§ EXERCISE DETAILS: Restate the complete material exactly.

§ INFORMATION SUPPLIED:
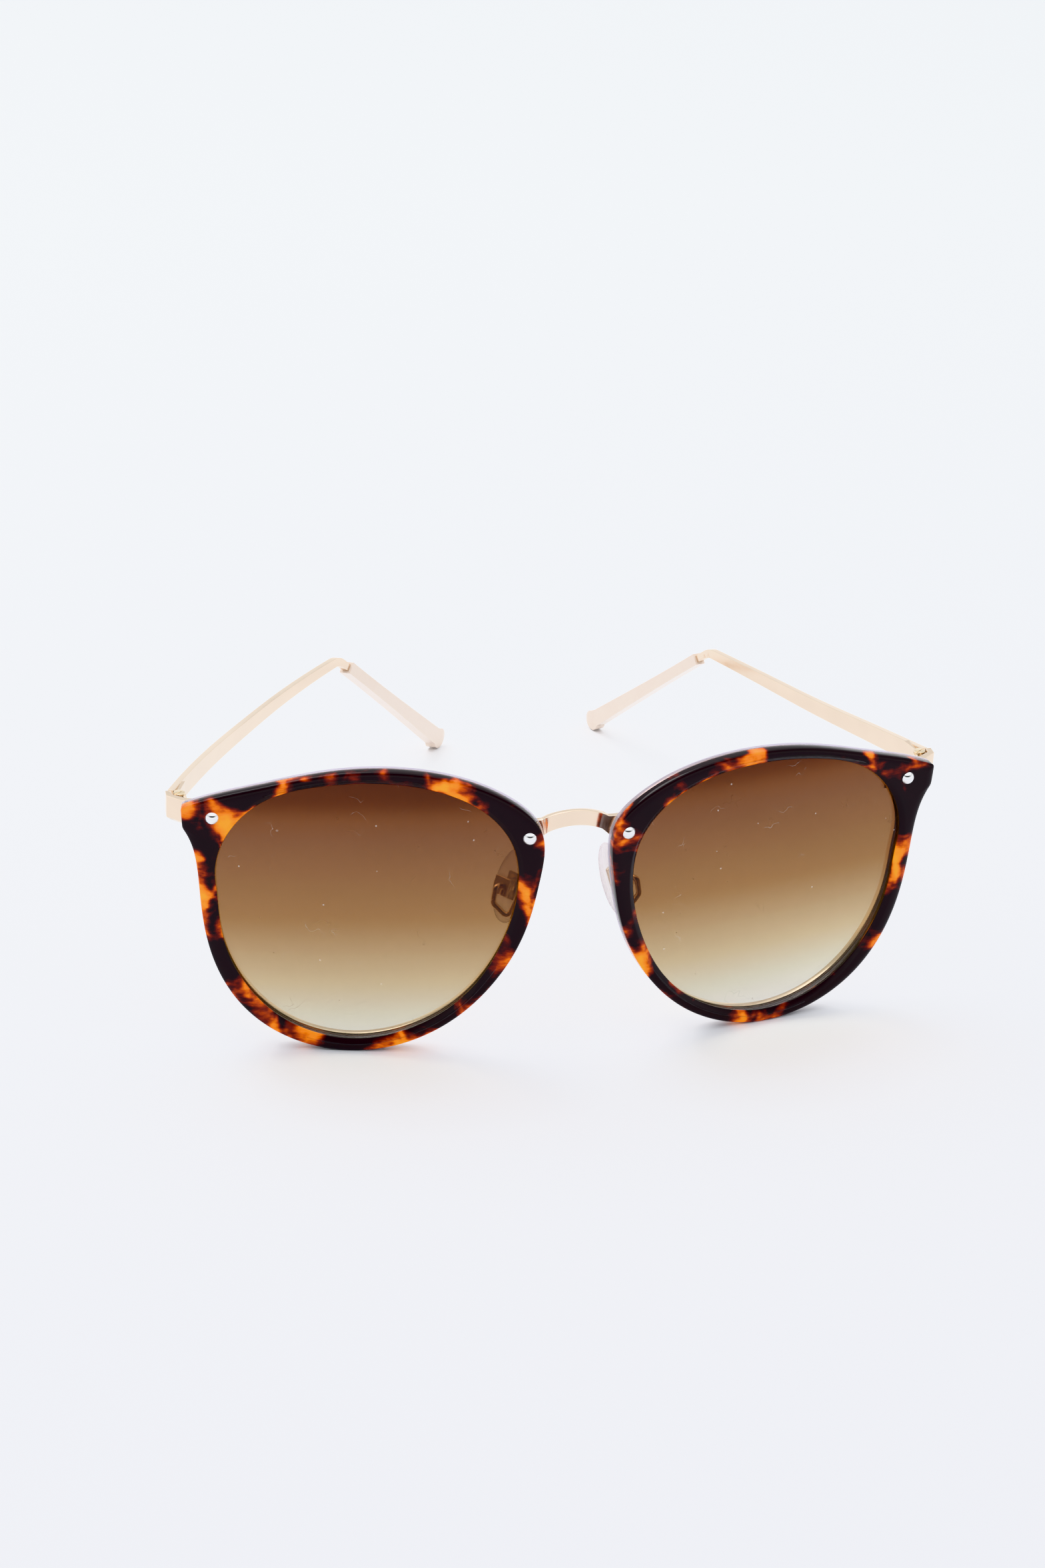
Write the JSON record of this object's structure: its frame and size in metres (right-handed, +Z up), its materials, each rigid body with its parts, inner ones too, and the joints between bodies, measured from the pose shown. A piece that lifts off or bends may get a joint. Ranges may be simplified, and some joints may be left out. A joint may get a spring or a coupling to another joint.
{
  "type": "sunglasses",
  "caption": "Cat eye sunglasses: tortoiseshell rims over a gold metal frame, brown gradient lenses, bent gold temples and clear nose pads.",
  "frame": {"origin": "middle of the bounding box's bottom, on the surface the sunglasses stand on", "axes": "+X to the right seen from the front, lenses face -Y, temples run back along +Y, +Z up"},
  "size_m": [0.1468, 0.138, 0.0587],
  "materials": {
    "tortoiseshell": "polished tortoiseshell acetate",
    "clear_acetate": "polished clear acetate",
    "gold_metal": "polished pale gold plating",
    "tinted_lens": "brown gradient tint",
    "silver_rivet": "polished silver",
    "screw_steel": "plated screw",
    "tip_plastic": "pearl plastic",
    "pad_insert": "plated insert",
    "silicone": "clear silicone"
  },
  "bodies": {
    "front": {"bridge": "gold_metal", "front_rim_left": "tortoiseshell", "rim_backing_left": "clear_acetate", "eyewire_left": "gold_metal", "lens_left": "tinted_lens", "rivet_nasal_left": "silver_rivet", "rivet_outer_left": "silver_rivet", "end_piece_left": "gold_metal", "hinge_front_left": "gold_metal", "hinge_screw_left": "screw_steel", "pad_arm_left": "gold_metal", "pad_box_left": "gold_metal", "pad_screw_left": "screw_steel", "front_rim_right": "tortoiseshell", "rim_backing_right": "clear_acetate", "eyewire_right": "gold_metal", "lens_right": "tinted_lens", "rivet_nasal_right": "silver_rivet", "rivet_outer_right": "silver_rivet", "end_piece_right": "gold_metal", "hinge_front_right": "gold_metal", "hinge_screw_right": "screw_steel", "pad_arm_right": "gold_metal", "pad_box_right": "gold_metal", "pad_screw_right": "screw_steel"},
    "temple_left_body": {"temple_left": "gold_metal", "temple_tip_left": "tip_plastic", "hinge_rear_left": "gold_metal"},
    "pad_left_body": {"nose_pad_left": "silicone", "pad_stem_left": "pad_insert"},
    "temple_right_body": {"temple_right": "gold_metal", "temple_tip_right": "tip_plastic", "hinge_rear_right": "gold_metal"},
    "pad_right_body": {"nose_pad_right": "silicone", "pad_stem_right": "pad_insert"}
  },
  "joints": [
    {"name": "fold_left", "type": "hinge", "parent": "front", "child": "temple_left_body", "pos_m": [-0.0709, -0.04898, 0.0473], "axis": [0, 0, -1], "range_deg": [-24.5, 56.5]},
    {"name": "pad_rock_left", "type": "hinge", "parent": "front", "child": "pad_left_body", "pos_m": [-0.0114, -0.05871, 0.03149], "axis": [0.6157, -0.788, 0], "range_deg": [-6, 6]},
    {"name": "fold_right", "type": "hinge", "parent": "front", "child": "temple_right_body", "pos_m": [0.0709, -0.04898, 0.0473], "axis": [0, 0, 1], "range_deg": [-17, 59]},
    {"name": "pad_rock_right", "type": "hinge", "parent": "front", "child": "pad_right_body", "pos_m": [0.0114, -0.05871, 0.03149], "axis": [0.6157, 0.788, 0], "range_deg": [-6, 6]}
  ]
}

§ EXPECTED ANSWER:
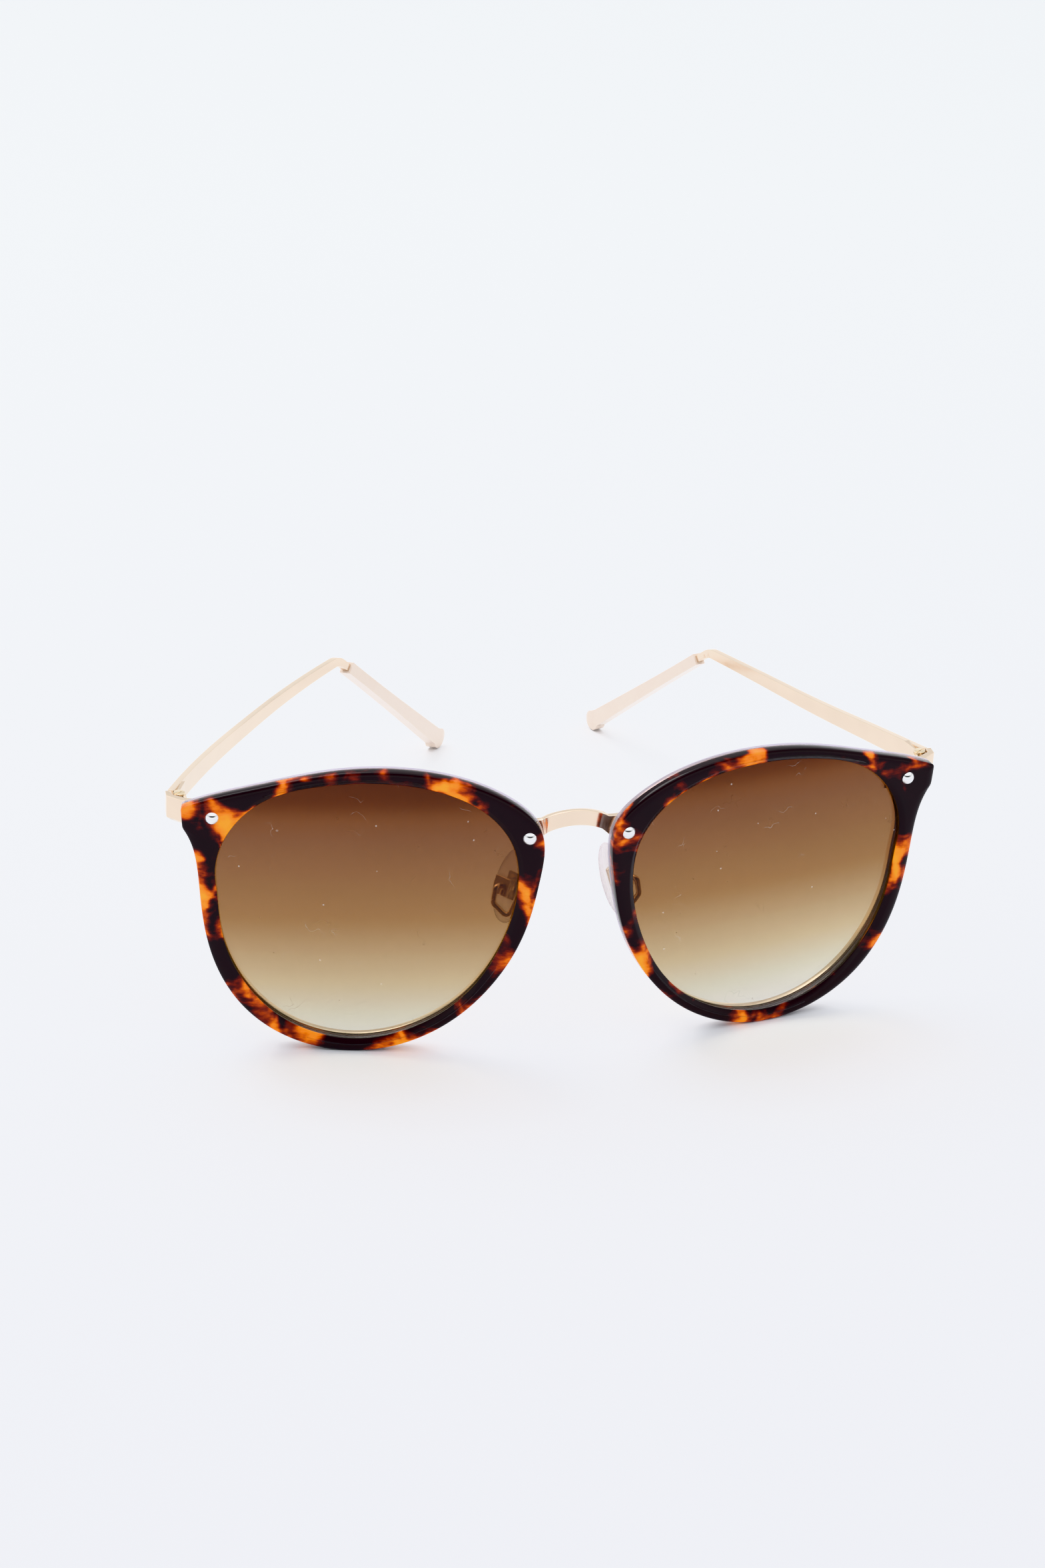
Write the JSON record of this object's structure: its frame and size in metres (right-handed, +Z up), its materials, each rigid body with its parts, inner ones too, and the joints between bodies, measured from the pose shown. A piece that lifts off or bends may get a joint. Ranges may be simplified, and some joints may be left out. A joint may get a spring or a coupling to another joint.
{
  "type": "sunglasses",
  "caption": "Cat eye sunglasses: tortoiseshell rims over a gold metal frame, brown gradient lenses, bent gold temples and clear nose pads.",
  "frame": {"origin": "middle of the bounding box's bottom, on the surface the sunglasses stand on", "axes": "+X to the right seen from the front, lenses face -Y, temples run back along +Y, +Z up"},
  "size_m": [0.1468, 0.138, 0.0587],
  "materials": {
    "tortoiseshell": "polished tortoiseshell acetate",
    "clear_acetate": "polished clear acetate",
    "gold_metal": "polished pale gold plating",
    "tinted_lens": "brown gradient tint",
    "silver_rivet": "polished silver",
    "screw_steel": "plated screw",
    "tip_plastic": "pearl plastic",
    "pad_insert": "plated insert",
    "silicone": "clear silicone"
  },
  "bodies": {
    "front": {"bridge": "gold_metal", "front_rim_left": "tortoiseshell", "rim_backing_left": "clear_acetate", "eyewire_left": "gold_metal", "lens_left": "tinted_lens", "rivet_nasal_left": "silver_rivet", "rivet_outer_left": "silver_rivet", "end_piece_left": "gold_metal", "hinge_front_left": "gold_metal", "hinge_screw_left": "screw_steel", "pad_arm_left": "gold_metal", "pad_box_left": "gold_metal", "pad_screw_left": "screw_steel", "front_rim_right": "tortoiseshell", "rim_backing_right": "clear_acetate", "eyewire_right": "gold_metal", "lens_right": "tinted_lens", "rivet_nasal_right": "silver_rivet", "rivet_outer_right": "silver_rivet", "end_piece_right": "gold_metal", "hinge_front_right": "gold_metal", "hinge_screw_right": "screw_steel", "pad_arm_right": "gold_metal", "pad_box_right": "gold_metal", "pad_screw_right": "screw_steel"},
    "temple_left_body": {"temple_left": "gold_metal", "temple_tip_left": "tip_plastic", "hinge_rear_left": "gold_metal"},
    "pad_left_body": {"nose_pad_left": "silicone", "pad_stem_left": "pad_insert"},
    "temple_right_body": {"temple_right": "gold_metal", "temple_tip_right": "tip_plastic", "hinge_rear_right": "gold_metal"},
    "pad_right_body": {"nose_pad_right": "silicone", "pad_stem_right": "pad_insert"}
  },
  "joints": [
    {"name": "fold_left", "type": "hinge", "parent": "front", "child": "temple_left_body", "pos_m": [-0.0709, -0.04898, 0.0473], "axis": [0, 0, -1], "range_deg": [-24.5, 56.5]},
    {"name": "pad_rock_left", "type": "hinge", "parent": "front", "child": "pad_left_body", "pos_m": [-0.0114, -0.05871, 0.03149], "axis": [0.6157, -0.788, 0], "range_deg": [-6, 6]},
    {"name": "fold_right", "type": "hinge", "parent": "front", "child": "temple_right_body", "pos_m": [0.0709, -0.04898, 0.0473], "axis": [0, 0, 1], "range_deg": [-17, 59]},
    {"name": "pad_rock_right", "type": "hinge", "parent": "front", "child": "pad_right_body", "pos_m": [0.0114, -0.05871, 0.03149], "axis": [0.6157, 0.788, 0], "range_deg": [-6, 6]}
  ]
}